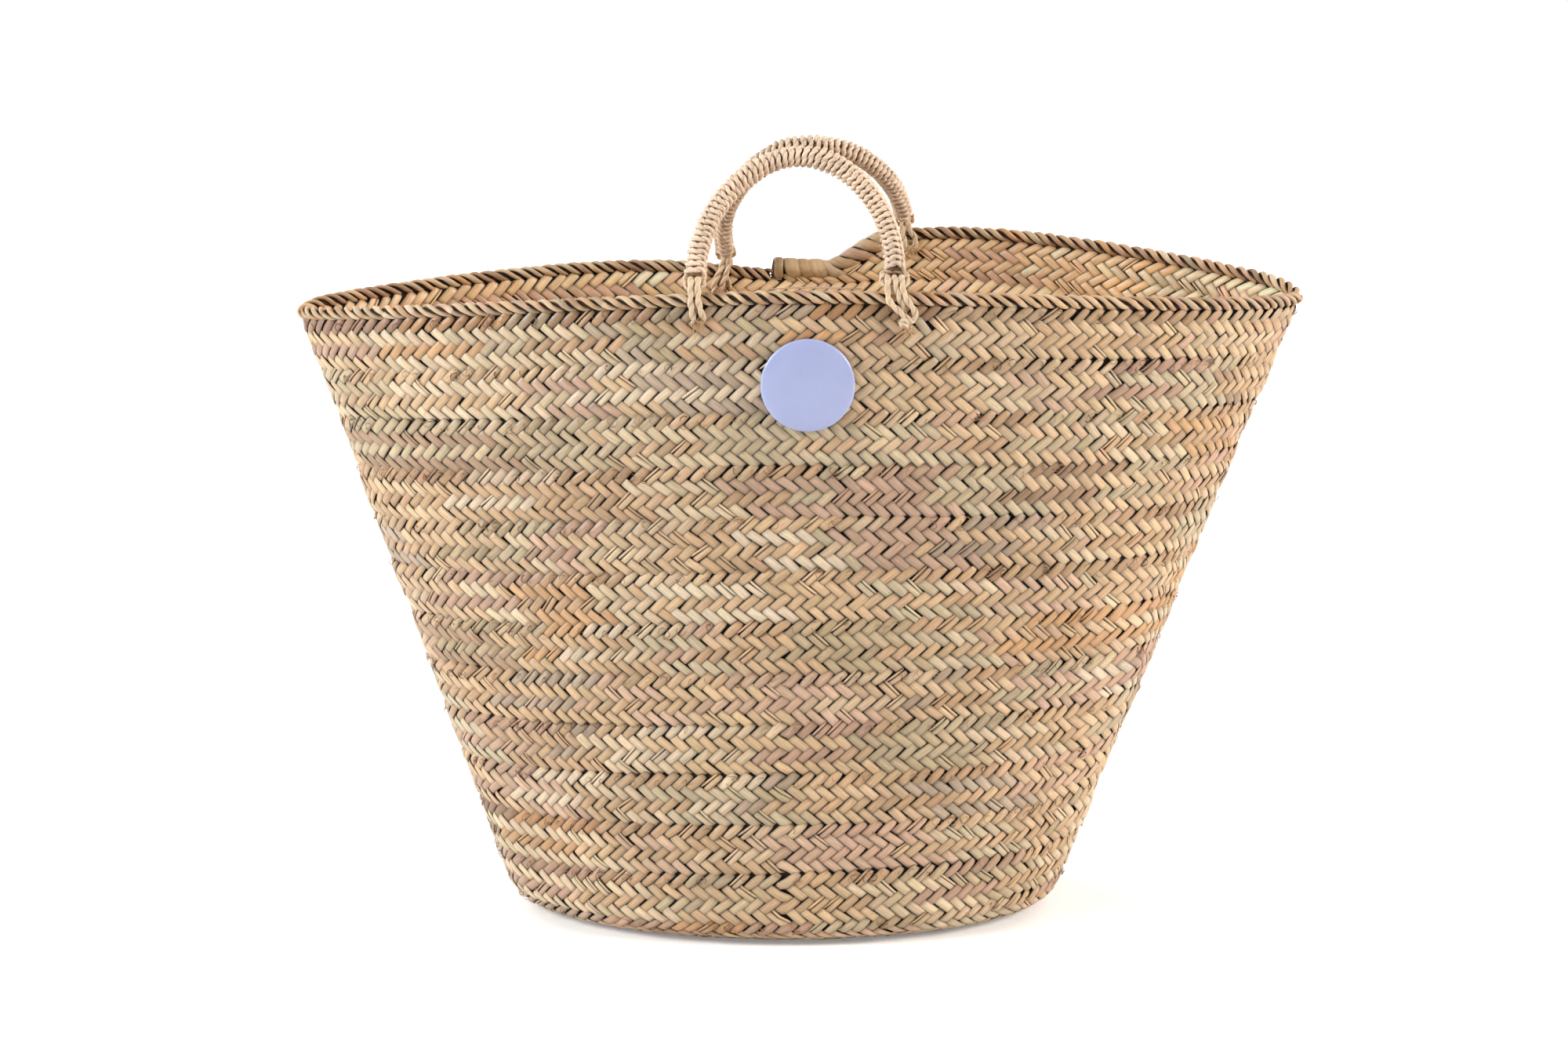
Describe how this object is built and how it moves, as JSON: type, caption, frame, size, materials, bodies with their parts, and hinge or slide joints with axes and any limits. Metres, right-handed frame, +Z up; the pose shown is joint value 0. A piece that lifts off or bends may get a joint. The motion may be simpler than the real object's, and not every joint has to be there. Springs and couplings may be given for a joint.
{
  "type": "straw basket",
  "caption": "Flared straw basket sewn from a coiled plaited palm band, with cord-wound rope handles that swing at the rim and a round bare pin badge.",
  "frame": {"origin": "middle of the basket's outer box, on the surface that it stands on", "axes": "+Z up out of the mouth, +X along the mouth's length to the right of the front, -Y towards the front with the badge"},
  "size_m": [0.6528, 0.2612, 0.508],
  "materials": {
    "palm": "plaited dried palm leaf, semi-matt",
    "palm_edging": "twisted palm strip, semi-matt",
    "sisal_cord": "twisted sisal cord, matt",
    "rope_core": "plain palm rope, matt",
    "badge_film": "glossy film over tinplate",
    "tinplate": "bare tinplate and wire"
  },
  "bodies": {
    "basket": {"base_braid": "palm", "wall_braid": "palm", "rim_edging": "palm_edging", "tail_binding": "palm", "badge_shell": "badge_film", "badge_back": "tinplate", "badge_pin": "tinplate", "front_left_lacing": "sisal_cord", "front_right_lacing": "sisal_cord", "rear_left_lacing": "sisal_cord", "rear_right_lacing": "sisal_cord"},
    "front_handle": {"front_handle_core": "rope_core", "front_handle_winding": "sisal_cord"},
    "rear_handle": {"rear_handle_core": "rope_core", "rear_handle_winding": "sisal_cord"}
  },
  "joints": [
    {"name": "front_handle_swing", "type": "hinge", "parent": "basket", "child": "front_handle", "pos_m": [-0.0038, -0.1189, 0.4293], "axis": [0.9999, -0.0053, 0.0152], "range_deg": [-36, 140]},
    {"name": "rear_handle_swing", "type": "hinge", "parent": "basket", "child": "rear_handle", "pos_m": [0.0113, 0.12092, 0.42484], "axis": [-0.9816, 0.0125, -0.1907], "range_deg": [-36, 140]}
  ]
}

→ TASK DETAILS
Extract the full listing and reproduce each line exactly.

→ SOLUTION TO THIS PROBLEM
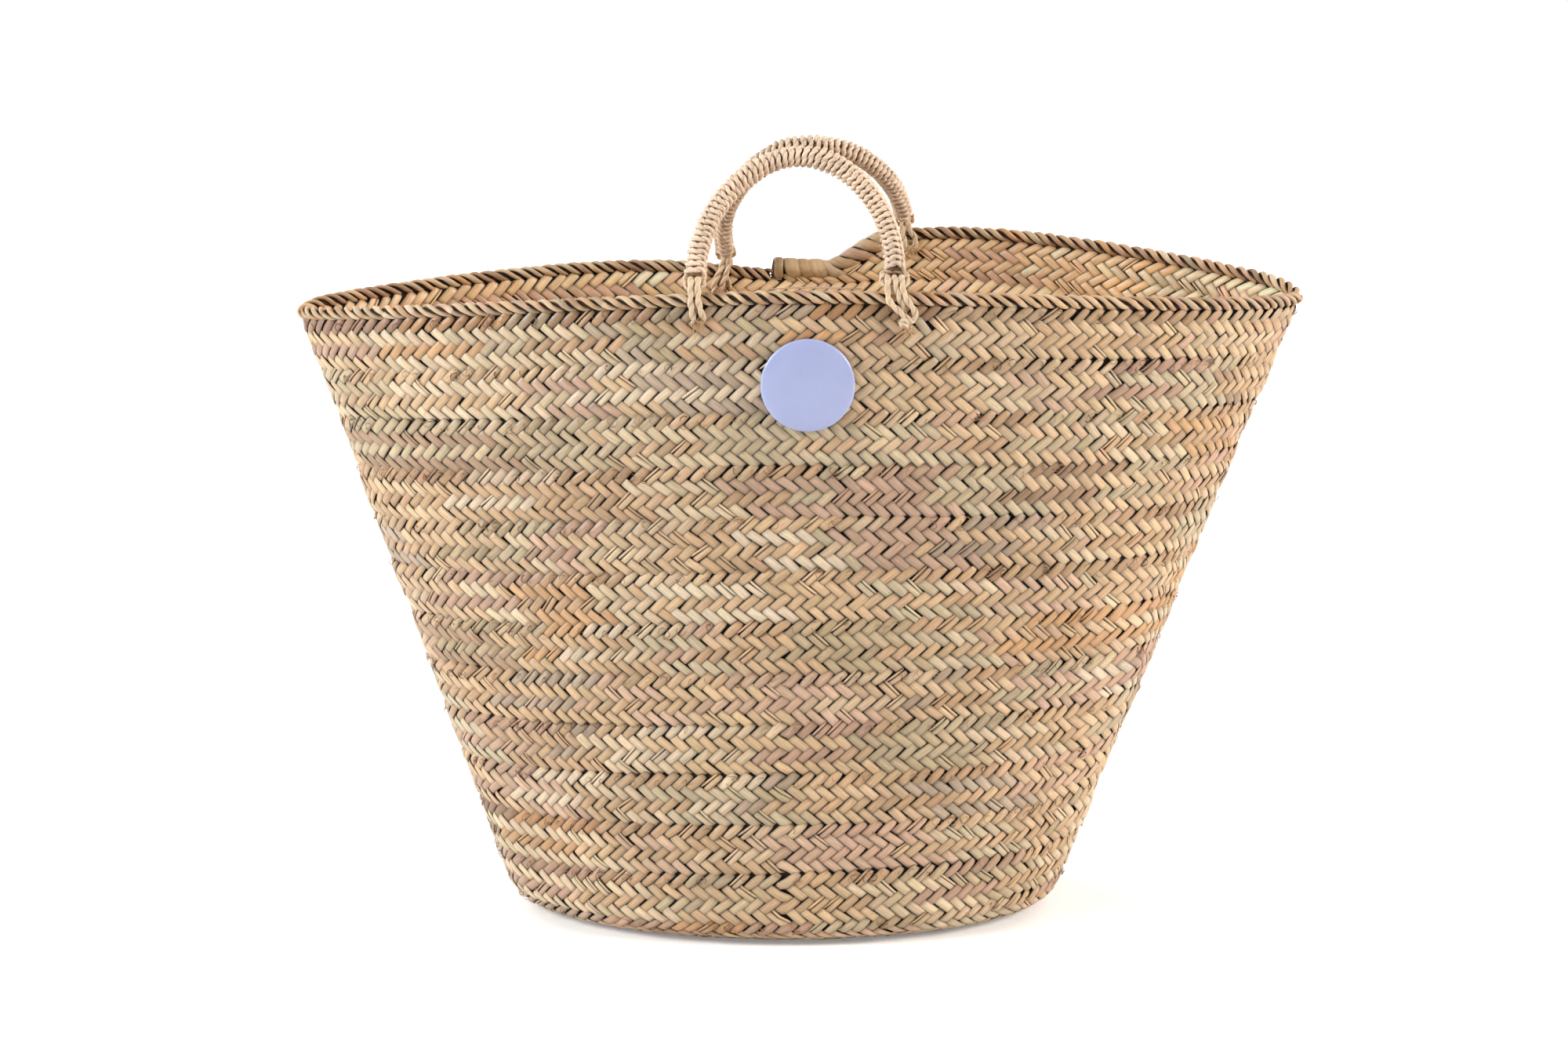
Describe how this object is built and how it moves, as JSON: type, caption, frame, size, materials, bodies with their parts, and hinge or slide joints with axes and any limits. Metres, right-handed frame, +Z up; the pose shown is joint value 0. A piece that lifts off or bends may get a joint. The motion may be simpler than the real object's, and not every joint has to be there. Springs and couplings may be given for a joint.
{
  "type": "straw basket",
  "caption": "Flared straw basket sewn from a coiled plaited palm band, with cord-wound rope handles that swing at the rim and a round bare pin badge.",
  "frame": {"origin": "middle of the basket's outer box, on the surface that it stands on", "axes": "+Z up out of the mouth, +X along the mouth's length to the right of the front, -Y towards the front with the badge"},
  "size_m": [0.6528, 0.2612, 0.508],
  "materials": {
    "palm": "plaited dried palm leaf, semi-matt",
    "palm_edging": "twisted palm strip, semi-matt",
    "sisal_cord": "twisted sisal cord, matt",
    "rope_core": "plain palm rope, matt",
    "badge_film": "glossy film over tinplate",
    "tinplate": "bare tinplate and wire"
  },
  "bodies": {
    "basket": {"base_braid": "palm", "wall_braid": "palm", "rim_edging": "palm_edging", "tail_binding": "palm", "badge_shell": "badge_film", "badge_back": "tinplate", "badge_pin": "tinplate", "front_left_lacing": "sisal_cord", "front_right_lacing": "sisal_cord", "rear_left_lacing": "sisal_cord", "rear_right_lacing": "sisal_cord"},
    "front_handle": {"front_handle_core": "rope_core", "front_handle_winding": "sisal_cord"},
    "rear_handle": {"rear_handle_core": "rope_core", "rear_handle_winding": "sisal_cord"}
  },
  "joints": [
    {"name": "front_handle_swing", "type": "hinge", "parent": "basket", "child": "front_handle", "pos_m": [-0.0038, -0.1189, 0.4293], "axis": [0.9999, -0.0053, 0.0152], "range_deg": [-36, 140]},
    {"name": "rear_handle_swing", "type": "hinge", "parent": "basket", "child": "rear_handle", "pos_m": [0.0113, 0.12092, 0.42484], "axis": [-0.9816, 0.0125, -0.1907], "range_deg": [-36, 140]}
  ]
}